The researchers built a physics-based computer model that simulates how stress builds up and releases along the southern San Andreas and San Jacinto fault systems, including at Cajon Pass, which is a critical junction between the two fault systems.
They fed the model a 1,000-year record of earthquake history of the region reconstructed from geological evidence, such as radiocarbon dating of displaced sediments and tree-ring records.
By running this simulation forward to the present day, they estimated how much stress has built up.
“The conditions that determine whether the ‘earthquake gate’ at Cajon Pass opens or stays closed appear to be related to how closely the stress levels on the two fault systems are aligned with each other at the time of rupture,” Burkhard said. “Right now, with stress at historically high levels across the region and more than 160 years elapsed since the last major rupture, the system is in a critically loaded state.”
Results from this study suggest the stress that would normally be released in large earthquakes has continued to accumulate and is now at unprecedented levels.

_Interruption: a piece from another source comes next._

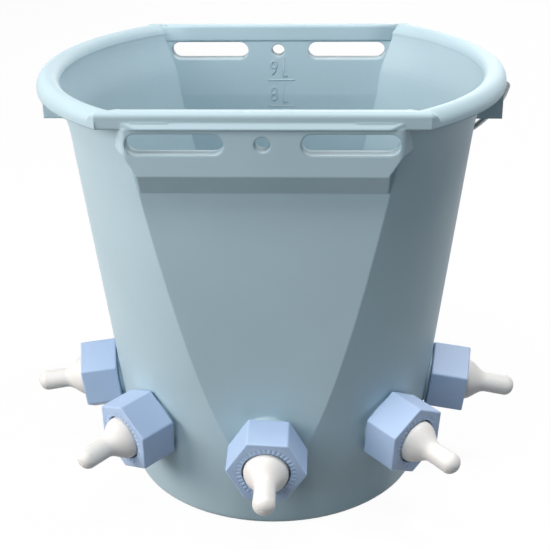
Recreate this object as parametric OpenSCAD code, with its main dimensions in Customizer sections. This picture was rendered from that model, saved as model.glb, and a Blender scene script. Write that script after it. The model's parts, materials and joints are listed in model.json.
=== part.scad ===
// Multi teat lamb feeder: a flat-sided bucket with five teats and a wire bail.
// Millimetres, +Z up, the front with the teats faces -Y, the origin is the centre of the underside.

/* [Bucket] */
// Height of the bucket from the underside to the top of the rim
bucket_h = 280; // [265:1:310]
// Outer radius of the conical wall at the bottom
base_r = 98.5; // [94:0.5:104]
// Flare of the conical wall from the vertical, in degrees
flare_deg = 6.9; // [6.4:0.1:7.4]
// Thickness of the wall
wall_t = 2.5; // [2:0.1:3.2]
// Thickness of the floor
floor_t = 4; // [3:0.1:5]
// Depth of the groove round the underside
groove_d = 1.2; // [0.8:0.1:2]
// Width of the groove round the underside
groove_w = 6; // [3:0.5:10]
// Radius of the rounded bottom edge
edge_r = 5; // [3:0.5:8]
// Distance from the middle to the outer face of a flat side, at the bottom
flat_y = 103; // [100:0.5:106]
// Draft of a flat side, in degrees
flat_draft = 0.3; // [0:0.1:1.2]

/* [Rim] */
// Radius of the rim's outline at the round ends
rim_r = 146; // [144:0.5:152]
// Width of the half round roll at the round ends
roll_w = 14; // [12:0.5:16]
// Height of the rim's skirt, from its lower edge to the top
rim_h = 9.5; // [9:0.5:12]
// Thickness of the rolled rim and its skirt
rim_t = 2.5; // [2:0.1:3]
// Height over which the wall flares out to meet the roll
lip_h = 30; // [20:1:36]
// Height of the closed corners between the wall, the roll and the straight rim
corner_h = 11; // [8:0.5:14]
// Distance that the straight rim's face lies behind the hanger pad's face
band_in = 1; // [0:0.1:2]
// Distance that the straight rim's lower edge flares out over the pad
flare_out = 2; // [1:0.1:3]
// Height of that flare
flare_h = 4; // [2:0.5:6]
// Radius of the straight rim's upper outer edge
band_edge_r = 3; // [2:0.1:4]
// Radius of the upper corners at the straight rim's ends
band_end_r = 8; // [3:0.5:9]
// Distance that the straight rim's ends reach over the roll
band_over = 5; // [2:0.5:8]

/* [Hanger pads] */
// Distance that a hanger pad stands out from the flat side
pad_out = 9.5; // [8:0.1:11]
// Width of a hanger pad at its slots
pad_w = 156; // [152:1:162]
// Width of a hanger pad below its slots
pad_low_w = 141; // [130:1:148]
// Distance that a pad's side slants outwards on its way back to the wall
pad_side = 6.5; // [4:0.5:9]
// Distance that the inner face runs outwards behind a pad, up to the rim
pad_in = 3; // [1:0.1:4]
// Height of the pad's upright face, from the top of the rim
pad_h = 36.6; // [32:0.2:44]
// Height of the slope under the pad
pad_slope_h = 13; // [8:0.2:18]
// Radius of the pad's upright edges
pad_edge_r = 4; // [2:0.5:6]
// Length of a hanging slot from end to end
slot_l = 54.8; // [40:0.2:60]
// Width of a hanging slot
slot_w = 12.4; // [8:0.2:14]
// Distance from the middle to the centre of a slot
slot_x = 48.7; // [42:0.1:51]
// Depth of the slots and the hole below the top of the rim
slot_drop = 18; // [16.5:0.5:22]
// Radius of the hole between the slots
hang_hole_r = 4.5; // [3:0.1:6]

/* [Bail] */
// Diameter of the bail's wire
wire_d = 3.8; // [3:0.1:4.4]
// Distance of the pivot below the rim's lower edge
pivot_drop = 4.5; // [4:0.1:8]
// Gap between the wire and the roll as the bail swings past it
bail_gap = 0.7; // [0.5:0.1:1.5]
// Straight part of each leg before the half circle
leg_l = 5; // [4:0.5:9]
// Lean of the resting bail from the vertical, in degrees
bail_rest = 49; // [48:0.5:60]
// Length of the hook inside the ear
hook_l = 9; // [5:0.5:11]
// Width of an ear along the rim
ear_w = 26; // [20:1:36]
// Depth of an ear below the rim's lower edge
ear_h = 23.5; // [18:0.5:30]
// Thickness of an ear's plates
ear_t = 3; // [2:0.2:4]
// Distance from an ear's outer face to the rim's outline
ear_back = 1.5; // [1:0.1:2]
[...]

Perhaps most importantly, the study showed that Cajon Pass could facilitate a joint rupture of the San Andreas and San Jacinto faults simultaneously, which is a scenario that could be significantly more damaging than a single-fault event.
And one that affects densely populated areas including Los Angeles, San Bernardino, Riverside and the Coachella Valley.
This kind of physics-based stress modeling can help refine seismic hazard assessments and inform infrastructure planning, emergency preparedness and building codes in the region.
Present-day modeled stress accumulation of the San Andreas Fault System. (Courtesy Graphic: Burkhard et al)
Additionally, the modeling framework used in this study is applicable to other complex fault junctions globally, so the researchers are interested in developing it as a reusable tool for multi-fault hazard assessments.
“This is not a prediction of when an earthquake will happen,” Burkhard said. “However, studies like this are important contributions to national and global earthquake hazard research in that we are using rigorous, quantitative science to better understand the risk facing millions of people."